Friday, August 24, 2007

I'm back

I'm back from Newfoundland. Well I've been back since yesterday but in all honesty I could barely speak let alone blog. Newfoundland was great, it would be a huge Irish tourism location if someone would throw on some decent flights to the place. I had to fly from St John's to Toronto and then to Dublin yesterday so it only took 19 hours door to door.

The whole island seems to be an Irish colony with Irish accents and traditional music everywhere yet there are no flights and most Irish people I spoke to before going over knew it existed but didn't have a clue where it was. "Canada somewhere" was the usual answer. It's the closest part of North America to us, lets not count Greenland as part of North America (yes some people do). Straight across and down a little on the map.

Anyway I'll blog more about it over the weekend and I've got loads of photos up on flickr to show you what it's like.

Wednesday, August 08, 2007

Off on holidays

I know I havent been posting here as frequently as I used to, I've been pretty busy the last couple of months and now I'm off on holidays. Hopefully I'll get lots of photos to stick up on flickr and maybe a blog post or two. Normal service will resume in 2 weeks I hope :-)

Friday, August 03, 2007

Balancing Act


The Daily Mail have an article about a 15-story office block in London that is being demolished. Nothing unusual there, but this one is being demolished from the bottom up.

Apparently all the floors are hung off a supporting beam at the top so it makes sense to work from the bottom up and then remove the beam and the central core. This doesn't sound like a usual construction method, there are only 4 buildings like this in London and we don't exactly have a lot of sky scrapers in Dublin, but it does make for a wonderful photograph. It is a shame the photographer isn't credited on the web site. Click the photo to go to the original story in The Daily Mail.

Thursday, August 02, 2007

More trips to the North Pole

The North Pole is getting to be a busy place for all types of transport. Following in the explorer footsteps, or tire tracks, of Jeremy Clarkson the Russians have sent a submarine to the North Pole to plant a flag and announce that the Arctic is theirs. I hope they went to the real pole and not Top Gears best guess.

It's a silly thing but symbolic. I guess it is like a return to the 19th century when nations rushed around claiming territory that didn't belong to them in the belief that the rest of the world would recognize the planting of a stick with a piece of cloth on it as over riding the rights of everyone else.

The future of displays

The future of portable flexible displays has taken a long time to get here but Engadget has a nice article on a new development in the technology. The picture attached to Engadgets story is almost certainly a mock up but it gives an idea of what things could look like.

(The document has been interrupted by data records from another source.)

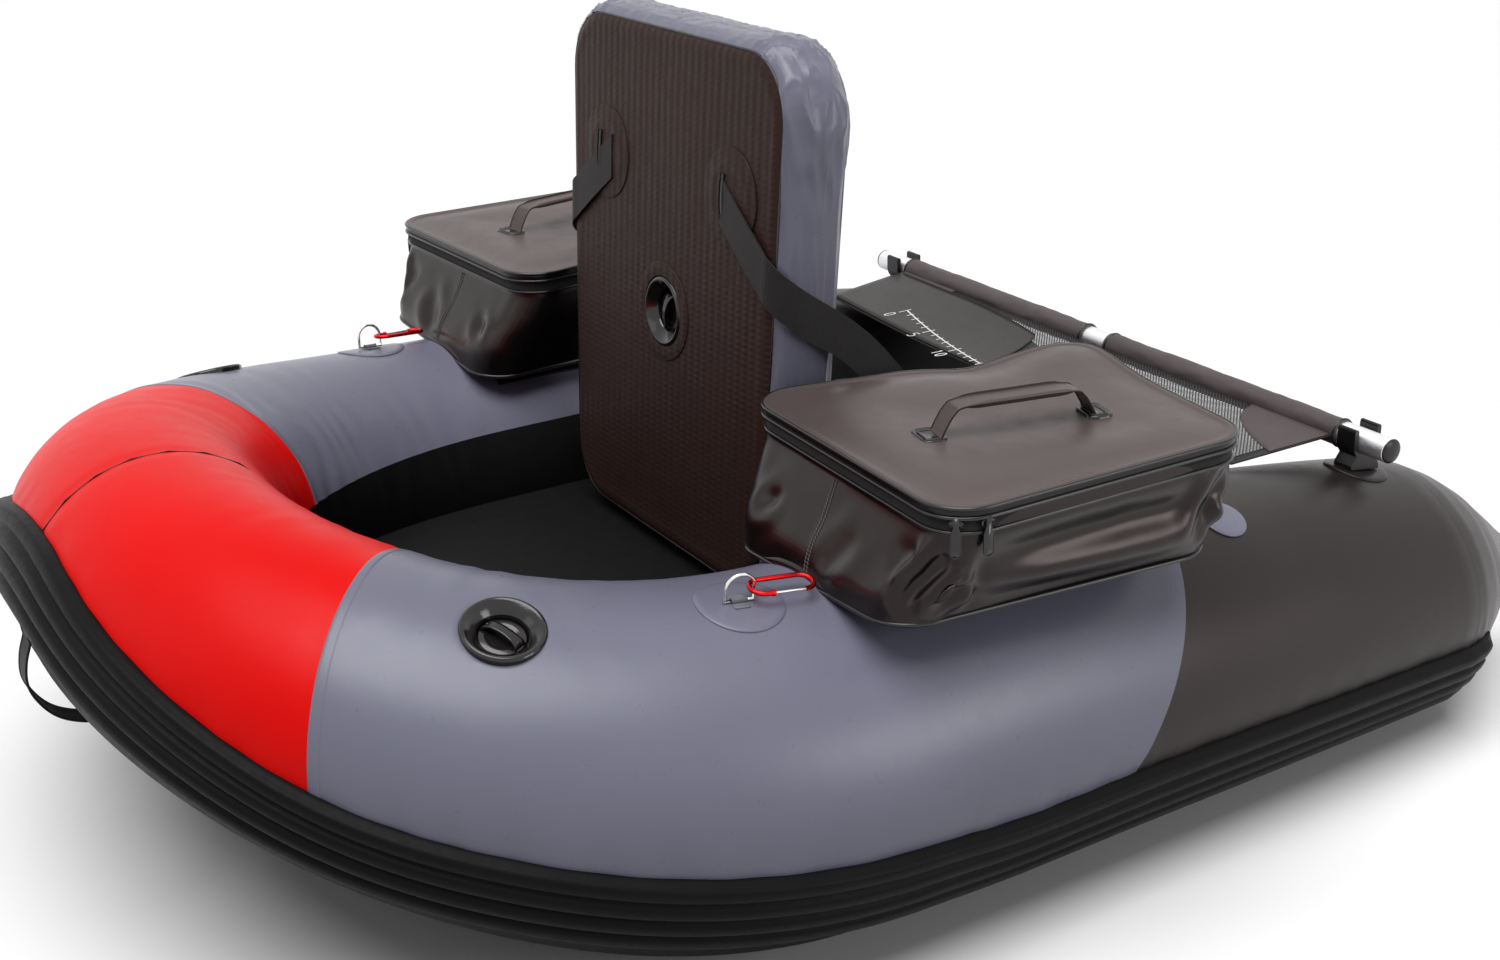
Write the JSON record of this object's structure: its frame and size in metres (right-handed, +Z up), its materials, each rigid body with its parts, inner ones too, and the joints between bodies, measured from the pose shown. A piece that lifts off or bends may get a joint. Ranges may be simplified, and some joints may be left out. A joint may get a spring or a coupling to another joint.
{
  "type": "float tube",
  "caption": "Inflatable one-person float tube with a closed bow, open stern, upright backrest, side bags, rubbing strake and a stripping bar with a mesh apron.",
  "frame": {"origin": "on the ground, under the middle of the outline", "axes": "+Z up, +Y towards the open stern, the way the user faces, +X to the user's right"},
  "size_m": [1.1728, 1.5671, 0.7722],
  "materials": {
    "bow_tube": "gloss",
    "side_tube": "gloss",
    "tail_tube": "satin",
    "tube_valve": "gloss",
    "tube_valve_cap": "gloss",
    "ring_patch": "gloss",
    "ring_keeper": "satin",
    "tie_ring": "polished",
    "carabiner": "gloss",
    "carabiner_gate": "polished",
    "anchor_patch": "satin",
    "slot_patch": "satin",
    "backrest_strap": "matte",
    "bag_base": "satin",
    "bag_body": "gloss",
    "bag_lid": "gloss",
    "lid_handle": "satin",
    "bar_cap": "satin",
    "bar_clip": "satin",
    "clip_base": "satin",
    "apron_sleeve": "satin",
    "bow_baffle": "matte",
    "rubbing_strake": "satin",
    "floor_panel": "matte",
    "bow_handle": "matte",
    "seat_cushion": "satin",
    "seat_valve": "gloss",
    "seat_valve_cap": "gloss",
    "backrest_pad": "satin",
    "backrest_valve": "gloss",
    "backrest_valve_cap": "gloss",
    "backrest_valve_patch": "satin",
    "cross_bar": "satin",
    "apron_mesh": "matte",
    "apron_panel": "satin",
    "zip_puller": "polished"
  },
  "bodies": {
    "hull": {"bow_tube_right": "bow_tube", "bow_tube_left": "bow_tube", "side_tube_right": "side_tube", "side_tube_left": "side_tube", "tail_tube_right": "tail_tube", "tail_tube_left": "tail_tube", "tube_valve_right": "tube_valve", "tube_valve_left": "tube_valve", "ring_patch_right": "ring_patch", "ring_patch_left": "ring_patch", "ring_keeper_right": "ring_keeper", "ring_keeper_left": "ring_keeper", "anchor_patch_right": "anchor_patch", "anchor_patch_left": "anchor_patch", "backrest_strap_right": "backrest_strap", "backrest_strap_left": "backrest_strap", "bag_base_right": "bag_base", "bag_base_left": "bag_base", "bag_body_right": "bag_body", "bag_body_left": "bag_body", "bar_clip_right": "bar_clip", "bar_clip_left": "bar_clip", "clip_base_right": "clip_base", "clip_base_left": "clip_base", "bow_baffle": "bow_baffle", "rubbing_strake": "rubbing_strake", "floor_panel": "floor_panel", "bow_handle": "bow_handle", "seat_cushion": "seat_cushion", "seat_valve": "seat_valve"},
    "backrest": {"backrest_pad": "backrest_pad", "backrest_valve": "backrest_valve", "backrest_valve_patch": "backrest_valve_patch", "slot_patch_right": "slot_patch", "slot_patch_left": "slot_patch"},
    "backrest_valve_cap": {"backrest_valve_cap": "backrest_valve_cap"},
    "seat_valve_cap": {"seat_valve_cap": "seat_valve_cap"},
    "bar": {"cross_bar": "cross_bar", "bar_cap_right": "bar_cap", "bar_cap_left": "bar_cap", "apron_sleeve_right": "apron_sleeve", "apron_sleeve_left": "apron_sleeve", "apron_mesh": "apron_mesh", "apron_panel": "apron_panel"},
    "tube_valve_cap_right": {"tube_valve_cap_right": "tube_valve_cap"},
    "bag_lid_right": {"bag_lid_right": "bag_lid", "lid_handle_right": "lid_handle"},
    "tie_ring_right": {"tie_ring_right": "tie_ring"},
    "carabiner_right": {"carabiner_right": "carabiner"},
    "carabiner_gate_right": {"carabiner_gate_right": "carabiner_gate"},
    "zip_puller_right_bow": {"zip_puller_right_bow": "zip_puller"},
    "zip_puller_right_stern": {"zip_puller_right_stern": "zip_puller"},
    "tube_valve_cap_left": {"tube_valve_cap_left": "tube_valve_cap"},
    "bag_lid_left": {"bag_lid_left": "bag_lid", "lid_handle_left": "lid_handle"},
    "tie_ring_left": {"tie_ring_left": "tie_ring"},
    "carabiner_left": {"carabiner_left": "carabiner"},
    "carabiner_gate_left": {"carabiner_gate_left": "carabiner_gate"},
    "zip_puller_left_bow": {"zip_puller_left_bow": "zip_puller"},
    "zip_puller_left_stern": {"zip_puller_left_stern": "zip_puller"}
  },
  "joints": [
    {"name": "backrest_fold", "type": "hinge", "parent": "hull", "child": "backrest", "pos_m": [0, -0.02243, 0.2863], "axis": [-1, 0, 0], "range_deg": [0, 72], "deforming": ["backrest_strap_right", "backrest_strap_left"]},
    {"name": "backrest_valve_cap_turn", "type": "hinge", "parent": "backrest", "child": "backrest_valve_cap", "pos_m": [0, -0.0909, 0.472], "axis": [0, -0.998, 0.0628], "range_deg": [0, 90]},
    {"name": "seat_valve_cap_turn", "type": "hinge", "parent": "hull", "child": "seat_valve_cap", "pos_m": [0.1, 0.30287, 0.2403], "axis": [0, 1, 0], "range_deg": [0, 90]},
    {"name": "tube_valve_cap_turn_right", "type": "hinge", "parent": "hull", "child": "tube_valve_cap_right", "pos_m": [0.3941, -0.46843, 0.36688], "axis": [0.3718, -0.0178, 0.9281], "range_deg": [0, 90]},
    {"name": "bag_lid_lift_right", "type": "hinge", "parent": "hull", "child": "bag_lid_right", "pos_m": [0.2745, 0.0365, 0.44702], "axis": [-0.2031, -0.9792, 0], "range_deg": [0, 85]},
    {"name": "zip_puller_swing_right_bow", "type": "hinge", "parent": "hull", "child": "zip_puller_right_bow", "pos_m": [0.57347, -0.142, 0.44922], "axis": [-0.6691, -0.7431, 0], "range_deg": [0, 70]},
    {"name": "zip_puller_swing_right_stern", "type": "hinge", "parent": "hull", "child": "zip_puller_right_stern", "pos_m": [0.58466, -0.11687, 0.44922], "axis": [-0.1045, -0.9945, 0], "range_deg": [0, 70]},
    {"name": "tie_ring_swing_right", "type": "hinge", "parent": "hull", "child": "tie_ring_right", "pos_m": [0.42683, -0.26229, 0.35072], "axis": [0.1211, 0.9896, -0.0778], "range_deg": [-20, 20]},
    {"name": "carabiner_swing_right", "type": "hinge", "parent": "tie_ring_right", "child": "carabiner_right", "pos_m": [0.43023, -0.24783, 0.35997], "axis": [0.1633, 0.0575, 0.9849], "range_deg": [-15, 15]},
    {"name": "carabiner_gate_open_right", "type": "hinge", "parent": "carabiner_right", "child": "carabiner_gate_right", "pos_m": [0.44336, -0.23411, 0.357], "axis": [0.1633, 0.0575, 0.9849], "range_deg": [0, 14], "stiffness_Nm_per_rad": 0.02},
    {"name": "tube_valve_cap_turn_left", "type": "hinge", "parent": "hull", "child": "tube_valve_cap_left", "pos_m": [-0.3941, -0.46843, 0.36688], "axis": [-0.3718, -0.0178, 0.9281], "range_deg": [0, 90]},
    {"name": "bag_lid_lift_left", "type": "hinge", "parent": "hull", "child": "bag_lid_left", "pos_m": [-0.2745, 0.0365, 0.44702], "axis": [-0.2031, 0.9792, 0], "range_deg": [0, 85]},
    {"name": "zip_puller_swing_left_bow", "type": "hinge", "parent": "hull", "child": "zip_puller_left_bow", "pos_m": [-0.57347, -0.142, 0.44922], "axis": [-0.6691, 0.7431, 0], "range_deg": [0, 70]},
    {"name": "zip_puller_swing_left_stern", "type": "hinge", "parent": "hull", "child": "zip_puller_left_stern", "pos_m": [-0.58466, -0.11687, 0.44922], "axis": [-0.1045, 0.9945, 0], "range_deg": [0, 70]},
    {"name": "tie_ring_swing_left", "type": "hinge", "parent": "hull", "child": "tie_ring_left", "pos_m": [-0.42683, -0.26229, 0.35072], "axis": [0.1211, -0.9896, 0.0778], "range_deg": [-20, 20]},
    {"name": "carabiner_swing_left", "type": "hinge", "parent": "tie_ring_left", "child": "carabiner_left", "pos_m": [-0.43023, -0.24783, 0.35997], "axis": [0.1633, -0.0575, -0.9849], "range_deg": [-15, 15]},
    {"name": "carabiner_gate_open_left", "type": "hinge", "parent": "carabiner_left", "child": "carabiner_gate_left", "pos_m": [-0.44336, -0.23411, 0.357], "axis": [0.1633, -0.0575, -0.9849], "range_deg": [0, 14], "stiffness_Nm_per_rad": 0.02},
    {"name": "bar_lift", "type": "slide", "parent": "hull", "child": "bar", "axis": [0, 0, 1], "range_m": [0, 0.035]}
  ]
}
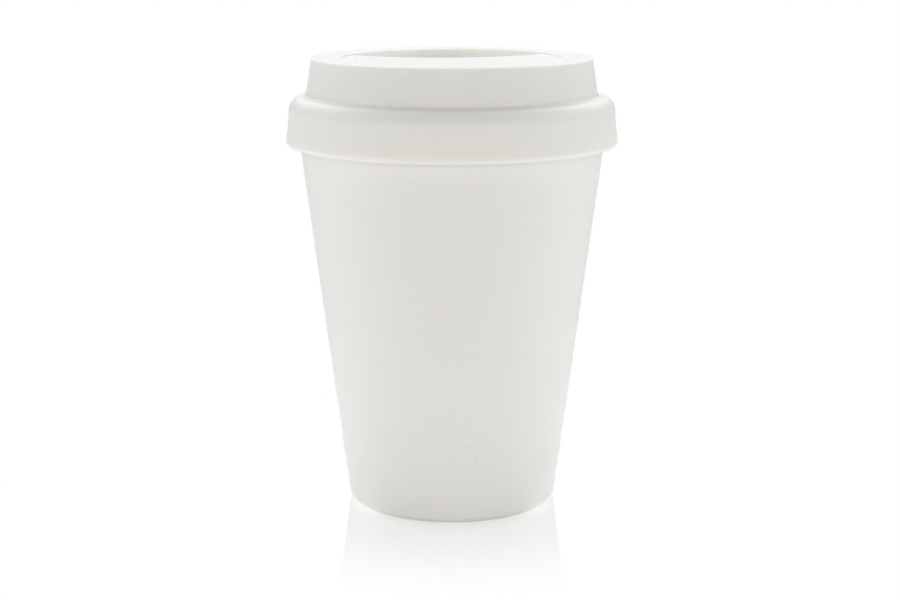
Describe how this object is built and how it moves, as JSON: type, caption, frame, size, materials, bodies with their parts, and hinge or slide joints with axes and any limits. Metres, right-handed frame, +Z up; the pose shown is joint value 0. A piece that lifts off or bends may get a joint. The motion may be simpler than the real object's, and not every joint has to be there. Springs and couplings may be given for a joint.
{
  "type": "reusable coffee cup",
  "caption": "Tapered moulded coffee cup with a push-on lid that lifts off; the lid has a raised crown, a recessed top, a drinking slot and a skirt over the rim.",
  "frame": {"origin": "centre of the surface that the cup stands on", "axes": "+Z up along the axis of the cup, +Y towards the drinking side of the lid"},
  "size_m": [0.092, 0.092, 0.1256],
  "materials": {
    "cup_plastic": "matte",
    "lid_plastic": "matte"
  },
  "bodies": {
    "cup": {"cup": "cup_plastic"},
    "lid": {"lid": "lid_plastic"}
  },
  "joints": [
    {"name": "lid_lift", "type": "slide", "parent": "cup", "child": "lid", "axis": [0, 0, 1], "range_m": [0, 0.04]}
  ]
}
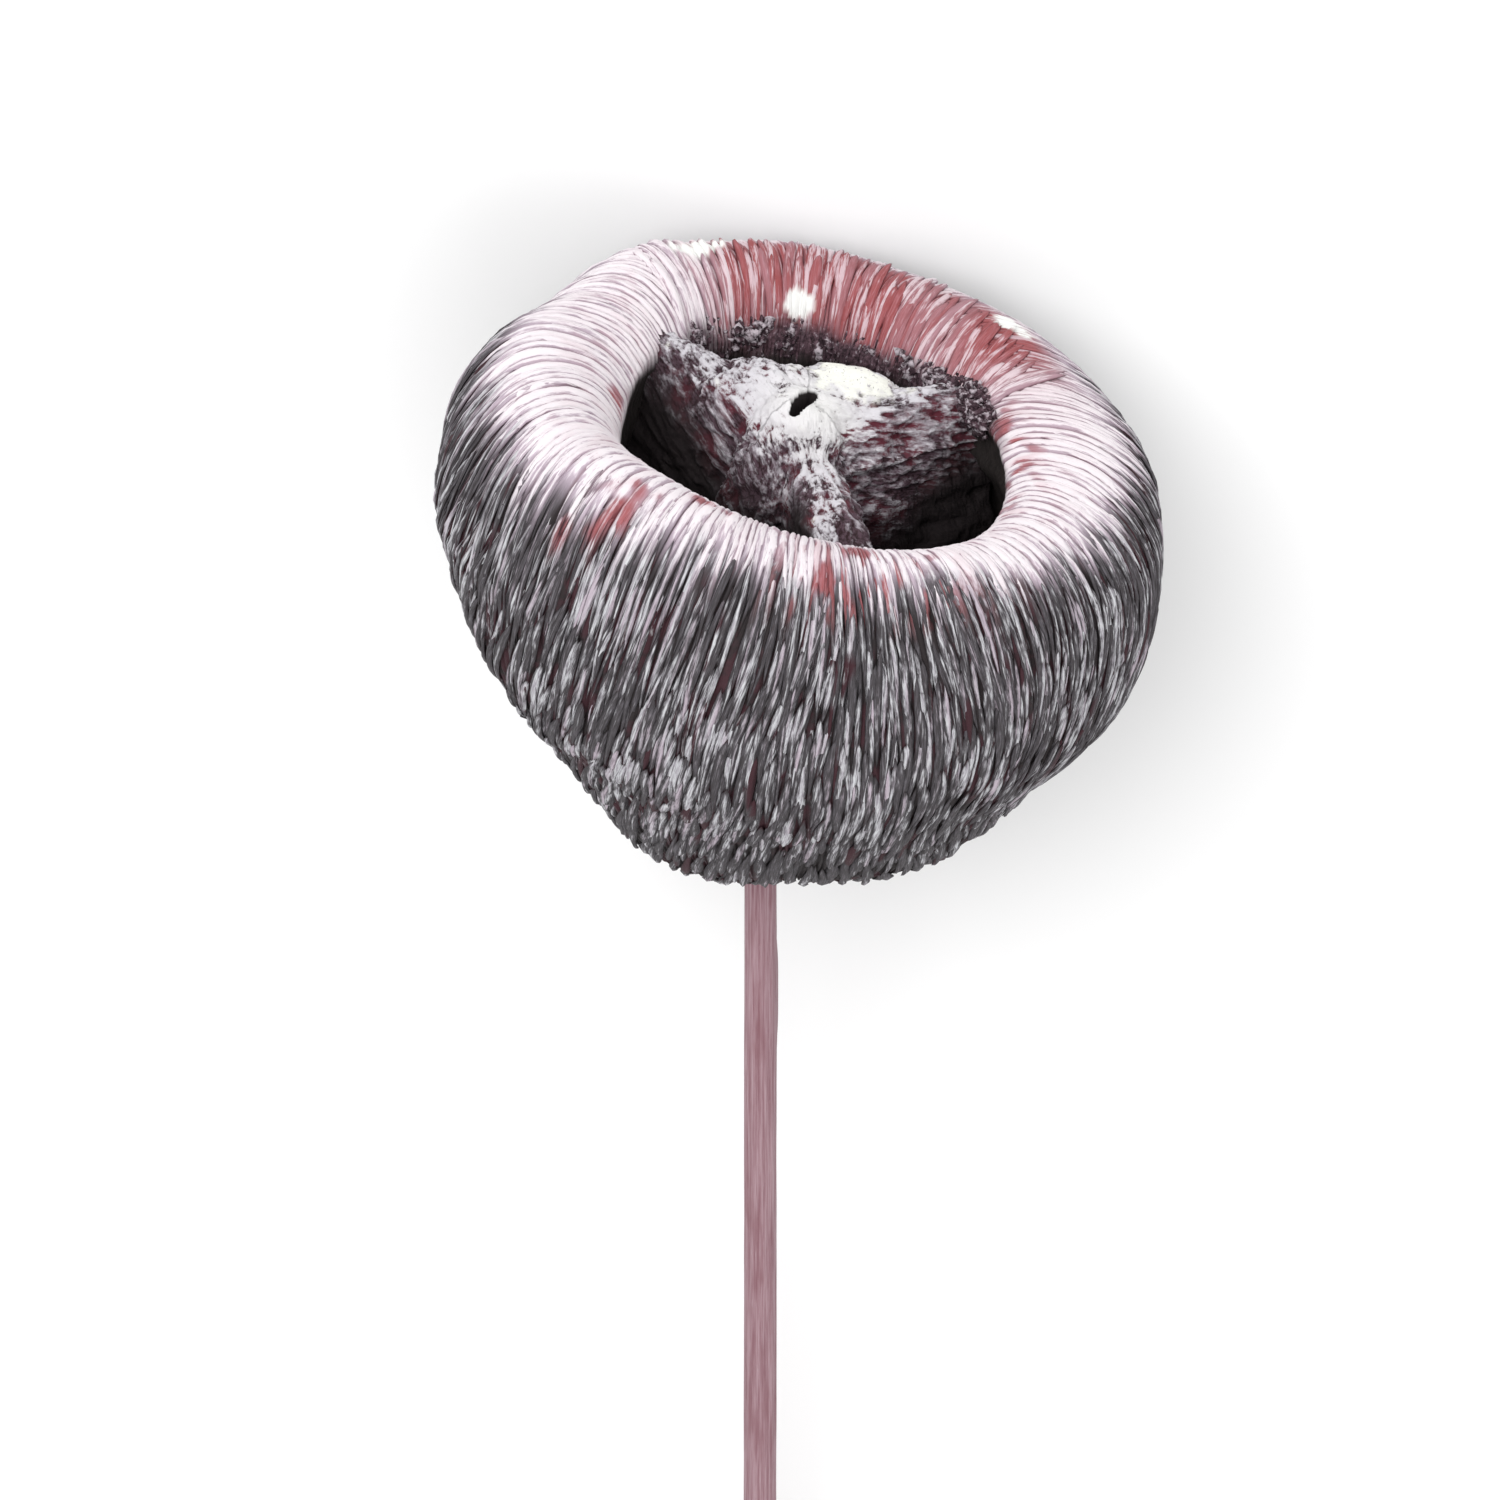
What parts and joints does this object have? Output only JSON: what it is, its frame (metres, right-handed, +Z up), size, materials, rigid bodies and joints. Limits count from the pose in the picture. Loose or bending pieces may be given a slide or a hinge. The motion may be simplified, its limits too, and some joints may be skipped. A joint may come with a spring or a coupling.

Even if the switching and refresh rate is too low for to replace your PDA, your mobile phone or even your MP3 player displays but it could have many other uses. Apart from obvious uses like newspapers or books imagine one of those screens build into the base of your DSLR so when you setup a photograph you could unroll a big screen screen and look at the photo on a display the size of a standard photo.

Wednesday, August 01, 2007

Airline sanity being restored

Some sanity is finally being restored to the airport security standards dropped on us all by the EU. Despite the fact that no one blew up a plane using liquid explosives and all we had was reports of an alleged plot, air passengers in the EU have spent the last year afraid that their bottle of water, their can of deodorant, or their makeup would be confiscated and destroyed. I haven't heard of any trial of the terrorists or seen any evidence on TV of how close we came to some type of airline armageddon caused by bottles of water and rewired MP3 players. Still liquids are banned, but not MP3 players, and passengers have to endure lengthening queues to be searched by security officers who know the bottles of water they confiscate are just bottles of water. The authorities handed the terrorists a victory by disrupting the flow of air traffic around the world without them having to actually blow anything up.

Now the EU is finally starting to ease those restrictions. If you buy a bottle of liquid in a duty free in an airport, with appropriate security, outside the EU and then later have to transit planes in a European airport you wont have to hand over your bottle of whiskey for, ahem, destruction by the security guards. Who knows maybe in a few years we'll be able to bring our own bottles of water and not have to buy them from airlines.